Regarding setlike APIs, I think the main question is whether you want people to introspect and possibly mutate these things after creation. The spec PR here gives an immutable, non-introspectable object, and that seems to accomplish the main use cases. On the other hand, add introspection APIs from setlike (entries, forEach, has, keys, size, values) doesn't seem to hurt. And adding add, clear, and delete also doesn't seem that bad.
Note that if you're not using insertion order, you'll need to override the implementation of add(), in order to put the given value in the right place in the set entries.
I've always been -1 on the map-oriented approach, myself.
Really? I thought you suggested it to me before. I must have been confused. Should we use a maplike API instead?
While read-only is all we technically need, web developers have said making it mutable would be nice. Maybe starting read-only would be safest and add mutators later if needed. (For example I'm unsure if putting a duplicate entry in should overwrite or fail.)
I'm sorry, I misunderstood what you meant. I was -1 on changing the API of URLPatternList to be map-oriented. I am +1 on developers using maps separately as a side table.
Ok, I recall you were positive on passing in an array of init dictionaries to the constructor. But that doesn't seem to work with the external map approach. Does that seem ok to you?

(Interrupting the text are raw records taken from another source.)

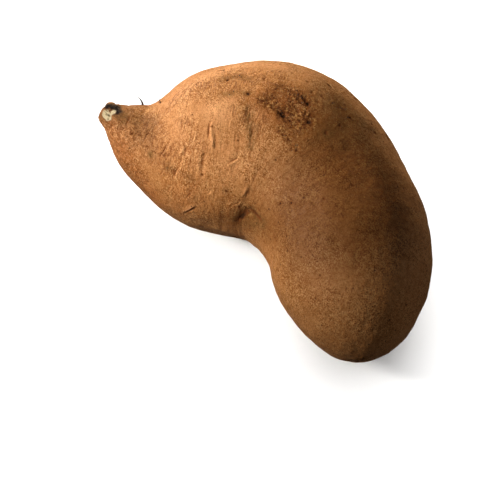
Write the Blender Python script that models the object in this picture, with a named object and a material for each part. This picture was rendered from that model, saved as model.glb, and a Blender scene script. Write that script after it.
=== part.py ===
"""A whole raw sweet potato: one bent tuber, lying on its side, with the stub of its stalk at the thin end.

Metres, +Z up. The tuber is about 159 mm long. Its length runs along X, from the stalk stub at -X to the blunt
root end at +X, and it bends round the hollow on its -Y side. It rests on Z = 0, on a strip that its own weight
has flattened a little. The origin is at the middle of its box, at the height of the surface it rests on.
"""

import math

import bmesh
import bpy
from mathutils import Vector, noise

MM = 0.001

# The skin's rings, from the stub to the root end, in millimetres: where the ring's middle is, then half its
# width across the tuber and half its height. Between the rings the skin follows a smooth curve.
RINGS = [
    (-68.8, -20.8, 51.4, 0.0, 0.0),  # the stub's broken face
    (-68.5, -20.7, 51.3, 3.3, 3.1),
    (-67.4, -20.4, 51.0, 4.9, 4.7),
    (-64.8, -19.7, 50.1, 5.8, 5.6),
    (-61.5, -18.8, 48.8, 7.8, 7.5),  # the neck, which widens into the shoulder
    (-57.0, -17.6, 46.7, 11.4, 11.3),
    (-52.4, -16.1, 44.0, 14.9, 14.7),
    (-47.5, -12.6, 41.9, 19.9, 19.8),
    (-41.4, -7.8, 39.6, 26.5, 27.7),
    (-33.8, 0.2, 38.4, 33.2, 34.6),
    (-24.3, 9.8, 38.6, 37.1, 37.7),
    (-12.5, 19.4, 39.1, 39.3, 39.1),
    (0.9, 24.6, 39.2, 38.8, 39.2),  # the thickest place, where the tuber bends
    (14.6, 24.3, 37.7, 36.9, 37.7),
    (28.4, 20.4, 35.8, 34.8, 35.8),
    (41.3, 15.2, 34.8, 34.1, 34.8),
    (52.0, 7.6, 33.7, 33.3, 33.7),
    (61.4, 0.0, 32.1, 30.2, 31.0),
    (70.0, -7.4, 30.3, 24.5, 26.1),
    (77.2, -13.1, 28.6, 17.4, 18.8),
    (81.4, -16.9, 27.4, 9.0, 9.8),
    (82.8, -18.2, 27.0, 0.0, 0.0),  # the blunt root end
]
ROUND = 68  # faces round a ring
ALONG = 66  # faces from end to end
TURN_SPREAD = 2.2  # rings each way over which the bend is spread, so that rings never cross at its inner side

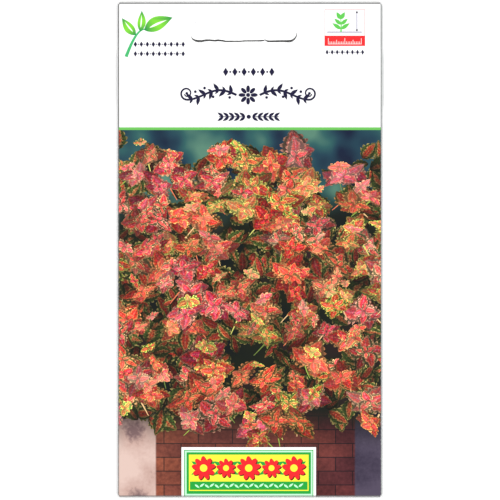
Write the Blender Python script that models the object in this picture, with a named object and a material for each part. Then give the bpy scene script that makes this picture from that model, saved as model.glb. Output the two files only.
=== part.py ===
"""A paper seed packet with a die-cut hanging slit, lying on its back.

Metres, +Z up. The printed front faces +Z, the packet's top edge points to +Y, and the origin is the
middle of the packet on the surface that it lies on. The envelope is one sheet of coated paper: a front,
a tab folded behind each side, a back panel folded up from the bottom edge and glued over the tabs, and a
flap folded down from the top edge and glued over the back panel's end. A small sachet of two films,
sealed together round its rim, lies inside and holds the seeds.
"""

import math
import random

import bmesh
import bpy
from mathutils import Vector

# Driving dimensions
PACKET_WIDTH = 0.080
PACKET_HEIGHT = 0.150
PAPER = 0.00015
LAYER_GAP = 0.00025
CROWN = 0.0019
TAB_WIDTH = 0.011
FLAP_LENGTH = 0.028
BACK_PANEL_LENGTH = 0.132
TOP_CORNER_RADIUS = 0.0008
SLIT_WIDTH = 0.032
SLIT_MIDDLE_X = -0.0017
SLIT_FROM_TOP = 0.0117
SLIT_TURN_RADIUS = 0.0024
SLIT_GAP = 0.00035
SACHET_WIDTH = 0.046
SACHET_HEIGHT = 0.062
SACHET_MIDDLE_Y = -0.026
SEAL_WIDTH = 0.005
FILM = 0.00012
SEED_COUNT = 10
SEED_DIAMETER = 0.001

# Worked out from them: the middle of the paper's thickness is what folds
PITCH = PAPER + LAYER_GAP
BACK_Z = PAPER / 2
SIDE_FOLD_RADIUS = PITCH / 2
END_FOLD_RADIUS = PITCH
FRONT_U = PACKET_WIDTH / 2 - PAPER / 2 - SIDE_FOLD_RADIUS
FRONT_V = PACKET_HEIGHT / 2 - PAPER / 2 - END_FOLD_RADIUS
FLAP_EDGE_Y = FRONT_V - FLAP_LENGTH
BACK_END_Y = BACK_PANEL_LENGTH - FRONT_V
BOTTOM_CORNER_RADIUS = TOP_CORNER_RADIUS / 2
SLIT_Y = PACKET_HEIGHT / 2 - SLIT_FROM_TOP

# How much narrower each folded part is at its free end, as a share of its width or length
TAB_TAPER = 0.035
FLAP_TAPER = 0.16
BACK_TAPER = 0.012

# Where the layers step over one another
STEP_LENGTH = 0.0030
STEP_BEFORE_FLAP = 0.0042
STEP_AFTER_BACK = 0.0006

# Where the front swells over the sachet, from the packet's foot and towards its head
SWELL_FOOT = 0.020
SWELL_HEAD_START = 0.016
SWELL_HEAD_END = 0.046
SACHET_SHOULDER = 0.45

FOLD_SEGMENTS = 6
FRONT_COLUMNS = 12
FRONT_ROWS = 26
STEP_ROWS = 16


def smooth_step(start, end, value):
    """0 before start, 1 after end, and a smooth rise between them."""
    share = min(1.0, max(0.0, (value - start) / (end - start)))
    return share * share * (3 - 2 * share)


def back_z(y):
    """Middle of the back panel's thickness: on the surface, and one layer up where the flap is under it."""
    start = FLAP_EDGE_Y - STEP_BEFORE_FLAP
    return BACK_Z + PITCH * smooth_step(start, start + STEP_LENGTH, y)


def tab_z(y):
    """Middle of a side tab's thickness: a layer above the back panel, and above the flap past its end."""
    start = BACK_END_Y + STEP_AFTER_BACK
    return back_z(y) + PITCH * (1 - smooth_step(start, start + STEP_LENGTH, y))


def front_edge_z(y):
    """Middle of the front's thickness along its side edges, one layer above the tabs."""
    return tab_z(y) + PITCH


def swell(x, y):
    """How far the front is pushed up by what the packet holds."""
    across = max(0.0, 1 - (x / FRONT_U) ** 2)
    foot = smooth_step(-FRONT_V, -FRONT_V + SWELL_FOOT, y)
    head = 1 - smooth_step(SWELL_HEAD_START, SWELL_HEAD_END, y)
    return CROWN * across * foot * head


def around_fold(distance, radius):
    """Follows a half-turn fold: how far out, the height as a share of the radius, and the rest past it."""
    angle = min(distance / radius, math.pi)
    return radius * math.sin(angle), math.cos(angle), max(0.0, distance - math.pi * radius)


def folded(u, v):
    """Where a point of the flat sheet lies in the packet. The front is |u| < FRONT_U, |v| < FRONT_V."""
    if abs(u) > FRONT_U:
        out, turn, past = around_fold(abs(u) - FRONT_U, SIDE_FOLD_RADIUS)
        x = math.copysign(1, u) * (FRONT_U + out - past)
        y = v * (1 - TAB_TAPER * past / TAB_WIDTH)
        middle = (front_edge_z(y) + tab_z(y)) / 2
        return Vector((x, y, middle + SIDE_FOLD_RADIUS * turn))
    if abs(v) > FRONT_V:
        out, turn, past = around_fold(abs(v) - FRONT_V, END_FOLD_RADIUS)
        length, taper = (FLAP_LENGTH, FLAP_TAPER) if v > 0 else (BACK_PANEL_LENGTH, BACK_TAPER)
        x = u * (1 - taper * past / length)
        y = math.copysign(1, v) * (FRONT_V + out - past)
        if past == 0:
            return Vector((x, y, BACK_Z + END_FOLD_RADIUS * (1 + turn)))
        return Vector((x, y, BACK_Z if v > 0 else back_z(y)))
    return Vector((u, v, front_edge_z(v) + swell(u, v)))


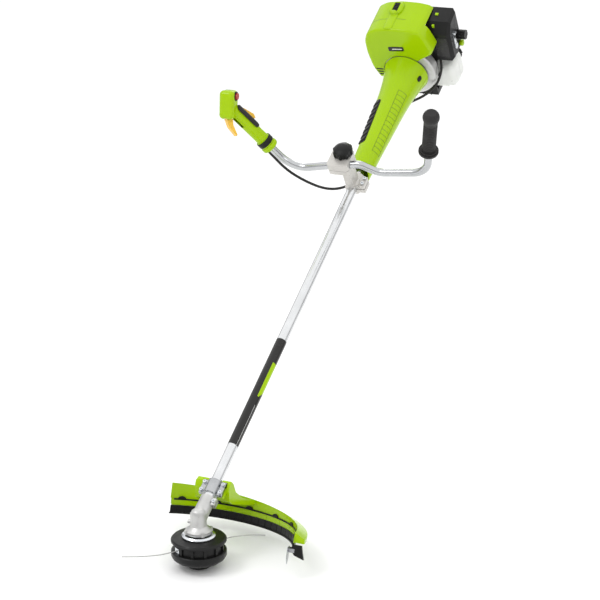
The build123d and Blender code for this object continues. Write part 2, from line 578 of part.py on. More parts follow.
def intake():
    insulator = box((45, 58), (CRANK_S - 13, CRANK_S + 13), (56, 78)) - rod_x(8, (40, 60), CRANK_S, 67)
    nodes["intake_insulator"] = TOOL * insulator
    carb = box((58, 88), (CRANK_S - 13.5, CRANK_S + 14), (52, 82))
    carb = fillet(carb.edges().filter_by(Axis.X), 4)
    carb += rod_z(9, (82, 88), 70, CRANK_S) + rod_x(4, (62, 84), CRANK_S - 12, 86)
    carb -= rod_x(8, (50, 90), CRANK_S, 67)
    nodes["carburettor"] = TOOL * carb
    room = prism_x(filter_outline(3.0), (80, 130))
    base = box((88, 91), (1530, 1610), (20, 140)) & room
    base += box((88, 91), (1570, 1596), (-3, 24))
    base -= rod_x(8, (80, 95), CRANK_S, 67)
    base += rod_x(7, (91, 108), BULB_S, BULB_N)
    tray = prism_x(filter_outline(3.0), (91, 97)) - prism_x(filter_outline(5.0), (90, 98))
    nodes["filter_base"] = TOOL * (base + tray)
    outside = prism_x(filter_outline(0), (60, 128))
    outside = chamfer(outside.faces().sort_by(Axis.X)[-1].edges(), 7)
    inside = prism_x(filter_outline(2.5), (50, 125.5))
    inside = chamfer(inside.faces().sort_by(Axis.X)[-1].edges(), 6)
    cover = outside - inside - box((50, 96), (1534.5, 1603.5), (10, 40))
    cover -= rod_x(4.1, (110, 130), 1588, 64) + rod_x(3 + RUNNING, (110, 130), 1556, 52)
    element = prism_x(filter_outline(5.5), (97, 116))
    element -= rod_x(5, (110, 130), 1556, 52) + rod_x(6, (110, 130), 1588, 64)
    nodes["filter_element"] = TOOL * element
    nodes["filter_cover"] = TOOL * cover
    knob = rod_x(13, (128.5, 150), 1588, 64) + rod_x(4, (117, 129), 1588, 64)
    for step in range(6):
        turn = Pos(0, 1588, 64) * Rot(60 * step, 0, 0) * Pos(0, -1588, -64)
        knob -= turn * rod_x(3.2, (131, 152), 1588 + 14.6, 64)
    nodes["filter_knob"] = TOOL * knob
    lever = box((128.5, 131.5), (1550, 1562), (50, 100)) + rod_x(8, (128.5, 133), 1556, 52)
    lever += box((128.5, 137), (1551, 1561), (94, 100)) + rod_x(3, (118, 129), 1556, 52)
    nodes["choke_lever"] = TOOL * lever
    bulb = rod_x(9, (106.5, 110), BULB_S, BULB_N) + Pos(110, BULB_S, BULB_N) * Sphere(9)
    bulb = (bulb & box((106.5, 130), (1560, 1600), (-10, 30))) - rod_x(7.3, (100, 111.2), BULB_S, BULB_N)
    nodes["primer_bulb"] = TOOL * bulb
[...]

To clarify, if you pass in an init dictionary and the constructor makes the URLPattern for you, then you don't have the pattern as a key in your Map.
Yeah, that seems OK to me. I think people who want to associate data that way can use explicit URLPattern objects.
Does this only do stateless longest matching?
Should it be possible to resume pattern matching from a specified pattern (lastPattern), like RegExp's lastIndex?
@lucacasonato what's the status of this?